The seminary was closed down by the government of the Austrian Netherlands in 1787, pursuant to a decree of Emperor Joseph II, but reopened in 1789 after the Brabant Revolution. It was again closed down in 1798, during the French period, and in 1799 the buildings were sold. They were rented back by the archdiocese in 1803, after the Concordat of 1801, and bought back in 1806. The government of the United Kingdom of the Netherlands again closed the seminary in 1825, and it was again reopened in September 1830, with a Junior Seminary established for the preparatory courses and the Major Seminary reserved to students of Philosophy and Theology. By the middle of the 19th century, the 18th-century buildings were becoming too small and in the 1840s and 1850s these were extended upwards with an additional floor. New buildings were added in 1887 to house a larger refectory and a large lecture theatre, and in 1900 a new wing was added. By the 1930s, the seminary was again too small, and a new seminary was established in Sint-Katelijne-Waver to provide two years of Philosophy and a first year of Theology before seminarians moved to Mechelen to complete their training in Theology. In 1948 a new wing was added to the seminary in Mechelen and in 1955 a larger chapel was consecrated.

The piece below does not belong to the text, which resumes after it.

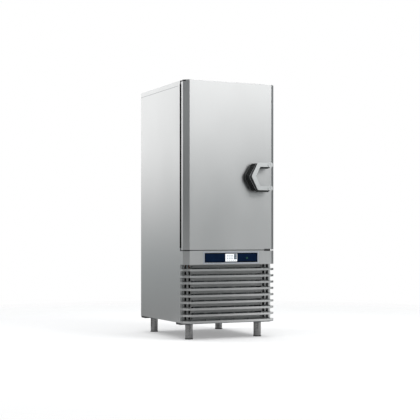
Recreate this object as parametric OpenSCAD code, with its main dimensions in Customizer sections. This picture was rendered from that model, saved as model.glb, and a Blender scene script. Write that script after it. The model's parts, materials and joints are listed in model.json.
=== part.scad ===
// Blast chiller: a tall insulated cabinet with one hinged door above a refrigeration compartment.
// The origin lies on the floor under the middle of the machine.
// X runs to the right, Y to the back and Z up. Sizes are in millimetres.

/* [Cabinet] */
// Width of the cabinet, door, control band and louvres
cabinet_w = 790; // [760:5:900]
// Depth of the cabinet without its door
cabinet_d = 825; // [800:5:950]
// Height from the floor to the roof
cabinet_h = 2005; // [1980:5:2200]
// Height of the cabinet's underside above the floor
floor_gap = 132; // [115:1:160]
// Thickness of the outer steel sheets
skin_t = 1.2; // [0.8:0.1:2]
// Thickness of the insulated side and rear walls
wall_t = 60; // [55:1:70]
// Thickness of the insulated roof
roof_t = 70; // [62:1:90]
// Depth of the front frame's strip along the side walls
frame_return = 40; // [25:1:60]
// Height of the roof cover's skirt
roof_skirt_h = 37; // [20:1:60]
// Width of the folded edges of the side panels
panel_return = 25; // [15:1:30]
// Thickness of the chamber's inner lining
liner_t = 1; // [0.8:0.1:2]
// Radius of the chamber's rear corners
liner_r = 25; // [8:1:40]

/* [Front outline] */
// Depth of the flat side of the door
front_flat = 34; // [25:1:45]
// Leg of the 45 degree bevel at both sides of the front
front_bevel = 40; // [25:1:50]
// Gap between the cabinet and the back of the door
door_gap = 20; // [16:1:26]
// Outer radius of the sheet bends
bend_r = 3; // [2:0.5:5]

/* [Door] */
// Gap between the control band and the door
door_slit = 8; // [7:0.5:12]
// Width of the folded edges at the back of the door skin
door_return = 16; // [10:1:18]
// Thickness of the door's inner pan
pan_t = 1; // [0.8:0.1:2]
// Height of the pressed field of the inner pan
pan_plug_h = 12; // [5:1:14]
// Thickness of the door's end caps
cap_t = 2; // [1:0.5:4]
// Depth of the notch over the upper hinge
notch_h = 12; // [11:0.5:20]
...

With declining numbers of candidates for the priesthood, Cardinal Suenens closed the seminary in Sint-Katelijne-Waver in 1964, and in 1970 transferred the training of priests for the Archdiocese of Mechelen-Brussels to the John XXIII Seminary, Leuven. The seminary library was transferred to Leuven, forming one of the core collections of the Maurits Sabbe Library of the Faculty of Theology, Catholic University of Leuven. Over the subsequent decades, the former seminary was renovated and transformed into the Diocesan Pastoral Centre.